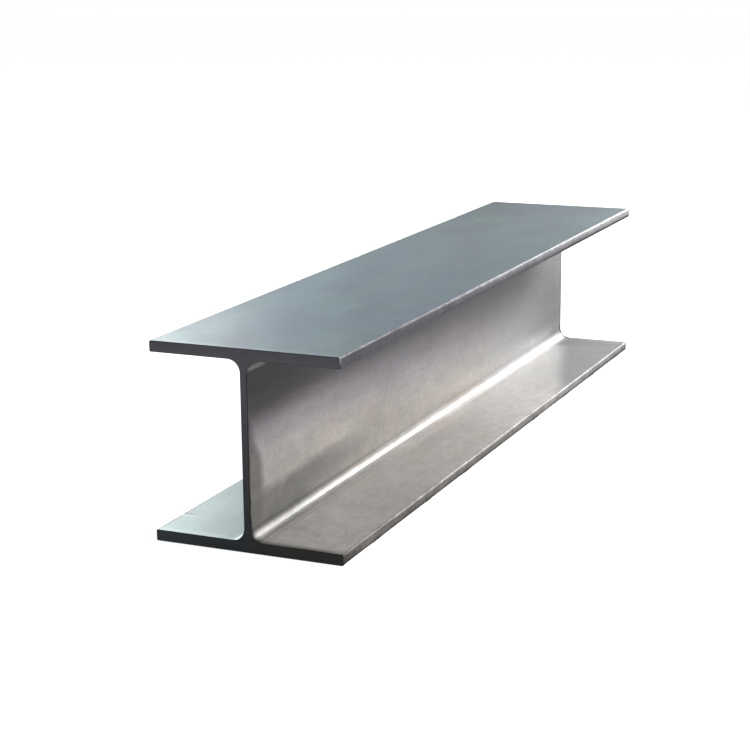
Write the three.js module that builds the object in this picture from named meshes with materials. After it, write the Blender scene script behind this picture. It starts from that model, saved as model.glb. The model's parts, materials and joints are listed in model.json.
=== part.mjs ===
// Wide-flange steel I-beam: one sawn length of hot-rolled section. Millimetres, +Z up.
// The beam lies along X on its lower flange, with its web upright.
// The origin is the middle of the underside.
import * as THREE from "three";

// Rolled section
const DEPTH = 250; // over both flanges
const FLANGE_WIDTH = 250;
const FLANGE_THICKNESS = 14;
const WEB_THICKNESS = 9;
const ROOT_RADIUS = 16; // fillet where the web runs into a flange
const TOE_RADIUS = 1.5; // long corners of a flange toe
const TOE_CROWN_RADIUS = 120; // the edging rolls leave the toe face slightly round

// Sawn length
const LENGTH = 1200;
const ARRIS = 1; // edge ground off all round a sawn face

// Facets
const ARC_DIVISIONS = 5; // each arc has twice as many facets
const ARRIS_STEPS = 2;

const QUARTER_TURN = Math.PI / 2;
const HALF_TURN = Math.PI;

// Centres and angles of the arcs round one toe, measured from the middle of its flange's edge.
function toeArcs() {
  const corner = Math.min(TOE_RADIUS, FLANGE_THICKNESS / 2);
  const crown = Math.max(TOE_CROWN_RADIUS, FLANGE_THICKNESS);
  const cornerHeight = FLANGE_THICKNESS / 2 - corner;
  const spread = Math.asin(cornerHeight / (crown - corner));
  return {
    corner,
    crown,
    cornerHeight,
    spread, // half of the angle that the crown takes
    cornerDepth: crown - (crown - corner) * Math.cos(spread),
  };
}

// The section's outline in the YZ plane, anticlockwise, centred on the middle of the web.
// Its left half is its right half turned half round, so both come from one run of arcs.
function sectionOutline() {
  const outline = new THREE.Shape();
  const toe = toeArcs();
  const clear = DEPTH / 2 - FLANGE_THICKNESS; // from mid-depth to a flange's inner face
  const root = Math.min(ROOT_RADIUS, clear, (FLANGE_WIDTH - WEB_THICKNESS) / 2 - toe.cornerDepth);
  const rootCentre = WEB_THICKNESS / 2 + root;
  const flangeMiddle = DEPTH / 2 - FLANGE_THICKNESS / 2;
  const cornerCentre = FLANGE_WIDTH / 2 - toe.cornerDepth;
  const crownCentre = FLANGE_WIDTH / 2 - toe.crown;

  for (const [side, turn] of [[1, 0], [-1, HALF_TURN]]) {
    const arc = (y, z, radius, from, to) =>
      outline.absarc(side * y, side * z, radius, from + turn, to + turn, to < from);
    const addToe = (middle) => {
      arc(cornerCentre, middle - toe.cornerHeight, toe.corner, -QUARTER_TURN, -toe.spread);
      arc(crownCentre, middle, toe.crown, -toe.spread, toe.spread);
      arc(cornerCentre, middle + toe.cornerHeight, toe.corner, toe.spread, QUARTER_TURN);
    };
    addToe(-flangeMiddle);
    arc(rootCentre, root - clear, root, -QUARTER_TURN, -HALF_TURN);
    arc(rootCentre, clear - root, root, HALF_TURN, QUARTER_TURN);
    addToe(flangeMiddle);
  }
  return outline;
}

// The section run out to length, with the arris taken off both sawn faces.
function rolledBeam() {
  const arris = Math.min(ARRIS, WEB_THICKNESS / 3);
  const geometry = new THREE.ExtrudeGeometry(sectionOutline(), {
    depth: LENGTH - 2 * arris,
    curveSegments: ARC_DIVISIONS,
    bevelEnabled: true,
    bevelThickness: arris,
    bevelSize: arris,
    bevelOffset: -arris,
    bevelSegments: ARRIS_STEPS,
  });
  const steel = new THREE.MeshStandardMaterial({ color: 0x8d979b, roughness: 0.42, metalness: 0.85 });
  const beam = new THREE.Mesh(geometry, steel);
  beam.name = "i_beam";
  beam.rotation.set(QUARTER_TURN, 0, QUARTER_TURN, "ZYX"); // the run along +X, the web along Z
  beam.position.set(arris - LENGTH / 2, 0, DEPTH / 2);
  return beam;
}

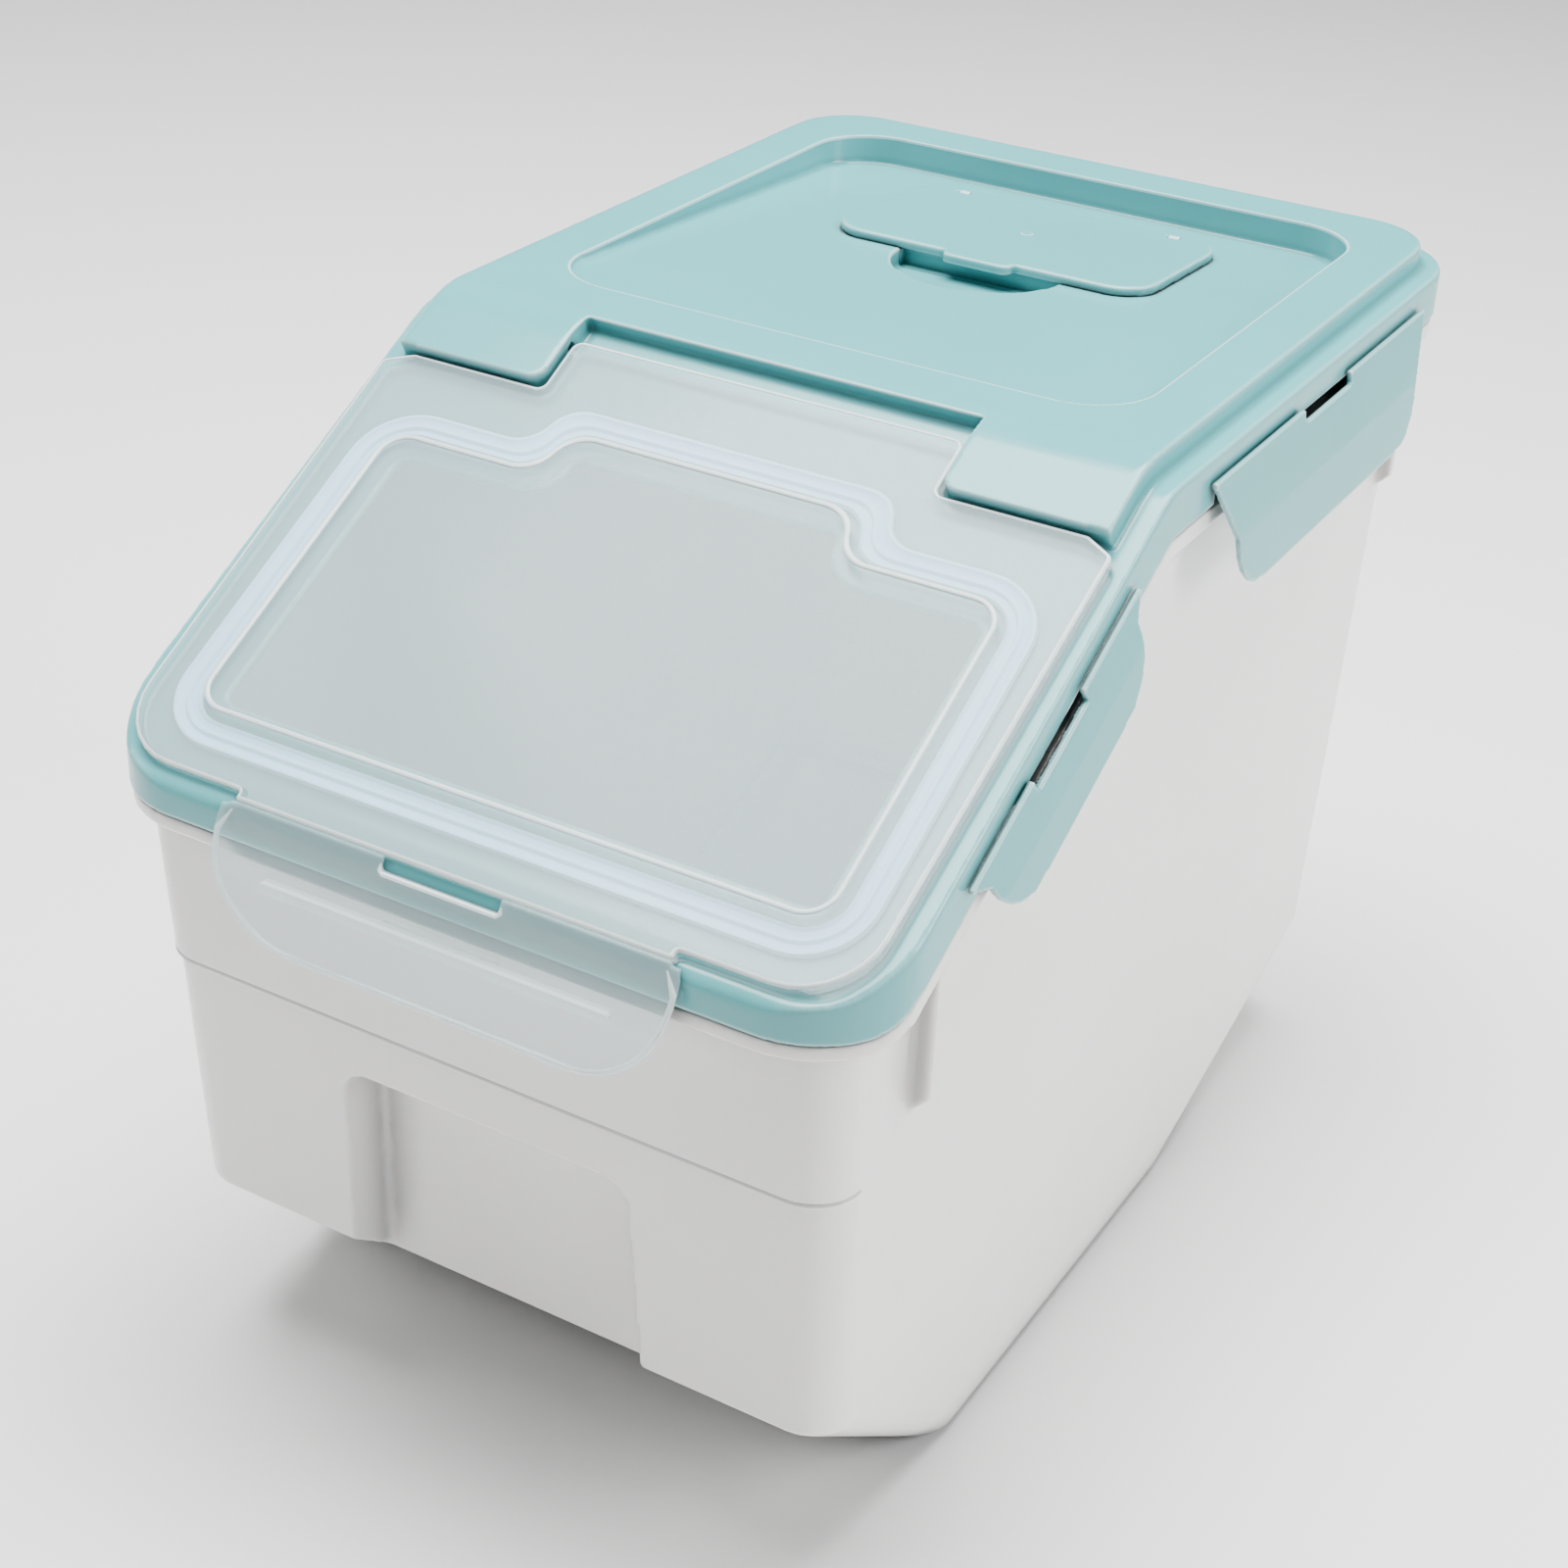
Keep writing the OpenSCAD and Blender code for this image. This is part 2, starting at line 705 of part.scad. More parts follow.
// Plan of the gasket's outer edge, set in by g
module gasket_plan(g) {
    round_rect(rim_w - 2 * (gasket_side + g), y_front + gasket_front + g,
        y_back - gasket_back - g, tub_r + gasket_round - g);
}

// ---- Flip lid ----

// Outline of the lid plate on the slope, set in by g
module lid_outline(g) {
    w0 = lid_w / 2 - g;
    w1 = w0 - lid_taper / 2;
    v0 = -(step_v + lid_gap) - g;
    v1 = -lid_front_v + g;
    r = lid_r - g;
    polygon([[lid_ear - w0, v0], [w0 - lid_ear, v0], [w0, v0 - lid_ear_v], [w1, v1 + r],
        [w1 - r, v1], [r - w1, v1], [-w1, v1 + r], [-w0, v0 - lid_ear_v]]);
    for (s = [-1, 1]) translate([s * (w1 - r), v1 + r]) circle(r);
}

// Flip lid with its tongue, hinge pins and front tab
module flip_lid() {
    tab_v = nose_v - bead_r - rest_gap;
    color(clear_aqua) {
        on_slope() {
            translate([0, 0, lid_h - lid_t]) linear_extrude(lid_t) {
                lid_outline(0);
                translate([-tongue_w, -2 * step_v]) square([2 * tongue_w, 2 * step_v - hinge_v]);
                translate([-tab_w / 2, -tab_v]) square([tab_w, lid_r]);
            }
            translate([-tongue_w, -hinge_v, hinge_h]) rotate([0, 90, 0])
                cylinder(h = 2 * tongue_w, r = tongue_r);
            for (s = [-1, 1]) hinge_pin(s, pin_r, pin_l);
            translate([0, 0, lid_h - skin]) linear_extrude(line_h + skin) difference() {
                window(line_t);
                window(0);
            }
        }
        difference() {
            on_slope() translate([0, 0, ledge_h]) linear_extrude(lid_h - lid_t - ledge_h + skin)
                difference() {
                    lid_outline(0);
                    lid_outline(lid_edge_t);
                    translate([-far, -step_v - 3 * lid_ear_v]) square([2 * far, far]);
                    translate([-far, -far - lid_front_v + lid_edge_t]) square([2 * far, far]);
                }
            across(far) under_rim(ledge_h + rest_gap);
        }
    }
}

// Seal band under the flip lid
module lid_seal() {
    color(pale_blue) on_slope() translate([0, 0, ledge_h + rest_gap])
        linear_extrude(lid_h - lid_t - ledge_h - rest_gap) difference() {
            window(seal_out + seal_w);
            window(seal_out);
        }
}

// ---- Latches ----

// Round bar along X
module rod(r, l) {
    rotate([0, 90, 0]) cylinder(h = l, r = r, center = true);
}

// Flap hanging from its hinge axis (X), leaning outwards (Y). Its hook reaches in to depth y
module flap(l, drop, lean, half, r, slot, y) {
    c = crease_share * drop;
    t = flap_t / 2;
    y1 = c * tan(lean);
    y2 = y1 + (drop - c) * tan(lip_lean);
    z2 = t - drop;
    n1 = t * [cos(lean), sin(lean)];
    n2 = t * [cos(lip_lean), sin(lip_lean)];
    low = r - drop;
    difference() {
        union() {
            intersection() {
                across(2 * l) polygon([-n1, n1, [y1, -c] + (n1 + n2) / 2, [y2, z2] + n2,
                    [y2, z2] - n2, [y1, -c] - (n1 + n2) / 2]);
                rotate([90, 0, 0]) linear_extrude(far, center = true) {
                    polygon([[-l / 2, drop], [-l / 2, 0], [-half - r, low], [-half, low - r],
                        [half, low - r], [half + r, low], [l / 2, 0], [l / 2, drop]]);
                    for (s = [-1, 1]) translate([s * half, low]) circle(r);
                }
            }
            rod(bead_r, l);
            translate([0, y2, z2]) rod(t, 2 * half);
        }
        translate([-slot / 2, -2 * bead_r, bead_r - slot_h])
            cube([slot, 4 * bead_r, 2 * slot_h]);
    }
    translate([-slot / 2, y, -c - flap_t]) cube([slot, y1 - y, flap_t]);
}

// The two sizes of side latch
module low_flap() {
    flap(low_l, low_drop, side_lean, low_l / 2 - low_end, low_r, low_slot, hook_y);
}
module high_flap() {
    flap(high_l, high_drop, side_lean, high_l / 2 - high_end, high_r, high_slot, hook_y);
}

// Latches in their places
module front_latch() {
    color(clear_aqua) translate([0, nose_y, nose_z]) rotate([0, 0, 180])
        flap(nose_l, nose_drop, front_lean, nose_l / 2 - nose_end, nose_r2, nose_slot, nose_hook);
}
module latch_right_front() { color(aqua) at_low(1) low_flap(); }
module latch_left_front() { color(aqua) at_low(-1) low_flap(); }
module latch_right_rear() { color(aqua) at_high(1) high_flap(); }
module latch_left_rear() { color(aqua) at_high(-1) high_flap(); }

// ---- Compartment cover ----

module compartment_cover() {
    color(aqua) on_panel() {
        difference() {
            union() {
                translate([0, 0, cover_z - cover_t]) linear_extrude(cover_t) difference() {
                    cover_plan(0);
                    translate([-far, barrel_y]) square([2 * far, far]);
                }
                translate([0, 0, cover_z - cover_t - collar_h])
                    linear_extrude(collar_h + skin) difference() {
                        collar_plan(cover_gap);
                        collar_plan(cover_gap + collar_t);
                    }
            }
            for (s = [-1, 1]) lug_room(s);
        }
        barrel_x(barrel_r, barrel_l);
        barrel_x(cover_pin_r, barrel_l + lug_gap + lug_l - 2 * lug_gap);
    }
}

// Room for a lug in the cover's plate
module lug_room(s) {
    x = s > 0 ? barrel_l : -barrel_l - lug_l - 2 * lug_gap;
    translate([x, barrel_y - barrel_r - cover_gap, 0]) cube([lug_l + 2 * lug_gap, far, far]);
}

// Plan of the collar that drops into the compartment, set in by g
module collar_plan(g) {
    round_rect(well_w - 2 * g, well_ya + g, well_yb - g, well_r - g);
}

tub();
lid_frame();
rim_gasket();
flip_lid();
lid_seal();
front_latch();
latch_right_front();
latch_right_rear();
latch_left_front();
latch_left_rear();
compartment_box();
compartment_cover();
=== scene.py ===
import math
import bmesh
import bpy
from mathutils import Matrix, Vector


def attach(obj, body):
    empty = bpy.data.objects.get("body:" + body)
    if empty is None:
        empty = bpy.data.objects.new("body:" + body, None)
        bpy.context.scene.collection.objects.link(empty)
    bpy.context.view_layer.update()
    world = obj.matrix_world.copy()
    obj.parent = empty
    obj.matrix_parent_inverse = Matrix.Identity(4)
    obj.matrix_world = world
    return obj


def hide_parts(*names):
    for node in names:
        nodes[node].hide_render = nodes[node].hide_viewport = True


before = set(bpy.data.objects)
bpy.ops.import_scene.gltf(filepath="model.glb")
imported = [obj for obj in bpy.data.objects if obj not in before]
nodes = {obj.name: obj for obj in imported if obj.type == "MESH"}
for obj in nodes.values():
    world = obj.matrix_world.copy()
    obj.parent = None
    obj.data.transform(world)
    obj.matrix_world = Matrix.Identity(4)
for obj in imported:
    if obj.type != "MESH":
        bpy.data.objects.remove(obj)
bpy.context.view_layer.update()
MM = 0.001


# ---------------------------------------------------------------- camera
# Yaw, pitch and roll of the view in degrees, the lens for a square image, and the eye in metres.
YAW, PITCH, ROLL = 29.24, 29.78, 2.678
LENS = 63.09
EYE = Vector((0.32877, -0.60542, 0.5236))


def make_camera():
    yaw, pitch, roll = (math.radians(a) for a in (YAW, PITCH, ROLL))
    level_part = math.cos(pitch)
    forward = Vector((-math.sin(yaw) * level_part, math.cos(yaw) * level_part, -math.sin(pitch)))
    right = forward.cross(Vector((0, 0, 1))).normalized()
    up = right.cross(forward)
    right_r = right * math.cos(roll) + up * math.sin(roll)
    up_r = up * math.cos(roll) - right * math.sin(roll)
    camera = bpy.data.objects.new("camera", bpy.data.cameras.new("camera"))
    bpy.context.scene.collection.objects.link(camera)
    camera.data.lens = LENS
    camera.data.sensor_width = 36
    place = Matrix((right_r, up_r, -forward)).transposed().to_4x4()
    place.translation = EYE
    camera.matrix_world = place
    bpy.context.scene.camera = camera


# ---------------------------------------------------------------- materials
# The painted highlight tone of convex edges, the satin grain that all the plastics share, and the least
# roughness.
EDGE_HIGHLIGHT = (0.86, 0.97, 0.97)
GRAIN_SCALE, GRAIN_STRENGTH, GRAIN_DEPTH = 900.0, 0.04, 0.0002
MIN_ROUGH = 0.02


def link(tree, a, out, b, name):
    tree.links.new(a.outputs[out], b.inputs[name])


def noise(tree, place, scale, detail):
    """A noise over the object's own coordinates."""
    field = tree.nodes.new("ShaderNodeTexNoise")
    field.inputs["Scale"].default_value = scale
    field.inputs["Detail"].default_value = detail
    link(tree, place, "Object", field, "Vector")
    return field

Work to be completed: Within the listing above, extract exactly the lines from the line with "compartment, set in by g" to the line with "EYE = Vector((0.32877, -0.60542, 0.5236))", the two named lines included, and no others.

Result of the task:
// Plan of the collar that drops into the compartment, set in by g
module collar_plan(g) {
    round_rect(well_w - 2 * g, well_ya + g, well_yb - g, well_r - g);
}

tub();
lid_frame();
rim_gasket();
flip_lid();
lid_seal();
front_latch();
latch_right_front();
latch_right_rear();
latch_left_front();
latch_left_rear();
compartment_box();
compartment_cover();
=== scene.py ===
import math
import bmesh
import bpy
from mathutils import Matrix, Vector


def attach(obj, body):
    empty = bpy.data.objects.get("body:" + body)
    if empty is None:
        empty = bpy.data.objects.new("body:" + body, None)
        bpy.context.scene.collection.objects.link(empty)
    bpy.context.view_layer.update()
    world = obj.matrix_world.copy()
    obj.parent = empty
    obj.matrix_parent_inverse = Matrix.Identity(4)
    obj.matrix_world = world
    return obj


def hide_parts(*names):
    for node in names:
        nodes[node].hide_render = nodes[node].hide_viewport = True


before = set(bpy.data.objects)
bpy.ops.import_scene.gltf(filepath="model.glb")
imported = [obj for obj in bpy.data.objects if obj not in before]
nodes = {obj.name: obj for obj in imported if obj.type == "MESH"}
for obj in nodes.values():
    world = obj.matrix_world.copy()
    obj.parent = None
    obj.data.transform(world)
    obj.matrix_world = Matrix.Identity(4)
for obj in imported:
    if obj.type != "MESH":
        bpy.data.objects.remove(obj)
bpy.context.view_layer.update()
MM = 0.001


# ---------------------------------------------------------------- camera
# Yaw, pitch and roll of the view in degrees, the lens for a square image, and the eye in metres.
YAW, PITCH, ROLL = 29.24, 29.78, 2.678
LENS = 63.09
EYE = Vector((0.32877, -0.60542, 0.5236))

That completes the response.